======== Data ========

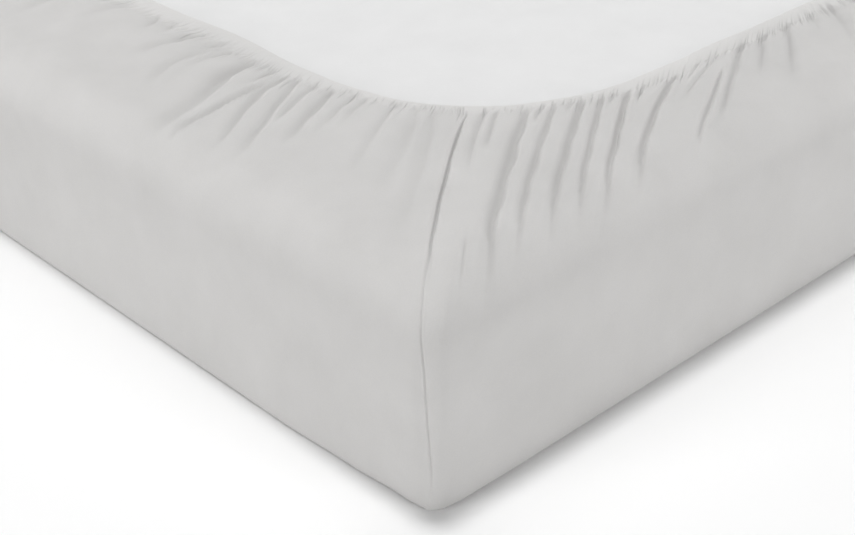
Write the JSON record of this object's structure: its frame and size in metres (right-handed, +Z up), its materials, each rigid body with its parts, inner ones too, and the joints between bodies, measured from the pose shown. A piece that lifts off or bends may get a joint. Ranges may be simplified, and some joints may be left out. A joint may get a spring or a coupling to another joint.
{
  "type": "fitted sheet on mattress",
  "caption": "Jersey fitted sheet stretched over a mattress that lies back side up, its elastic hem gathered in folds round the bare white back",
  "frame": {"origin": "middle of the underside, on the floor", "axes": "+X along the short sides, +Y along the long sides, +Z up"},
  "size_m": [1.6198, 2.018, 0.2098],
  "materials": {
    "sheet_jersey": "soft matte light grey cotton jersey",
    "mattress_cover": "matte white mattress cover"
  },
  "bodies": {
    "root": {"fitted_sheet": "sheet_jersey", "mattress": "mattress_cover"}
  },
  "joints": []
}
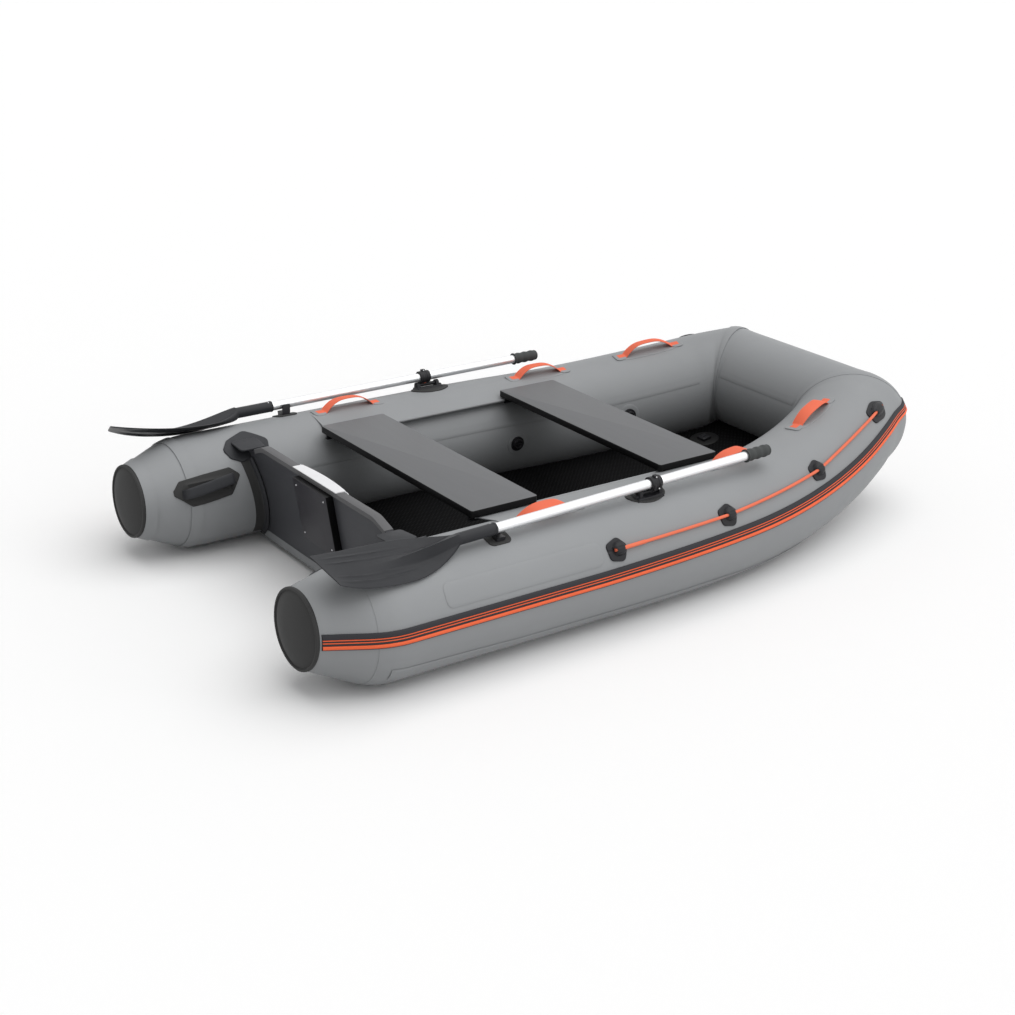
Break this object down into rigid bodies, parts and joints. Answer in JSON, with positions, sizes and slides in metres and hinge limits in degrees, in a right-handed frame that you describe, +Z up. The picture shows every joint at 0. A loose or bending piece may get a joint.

========

[Objective]
Gather each line in these records that contains the string "with".

[Final result]
Write the JSON record of this object's structure: its frame and size in metres (right-handed, +Z up), its materials, each rigid body with its parts, inner ones too, and the joints between bodies, measured from the pose shown. A piece that lifts off or bends may get a joint. Ranges may be simplified, and some joints may be left out. A joint may get a spring or a coupling to another joint.
Break this object down into rigid bodies, parts and joints. Answer in JSON, with positions, sizes and slides in metres and hinge limits in degrees, in a right-handed frame that you describe, +Z up. The picture shows every joint at 0. A loose or bending piece may get a joint.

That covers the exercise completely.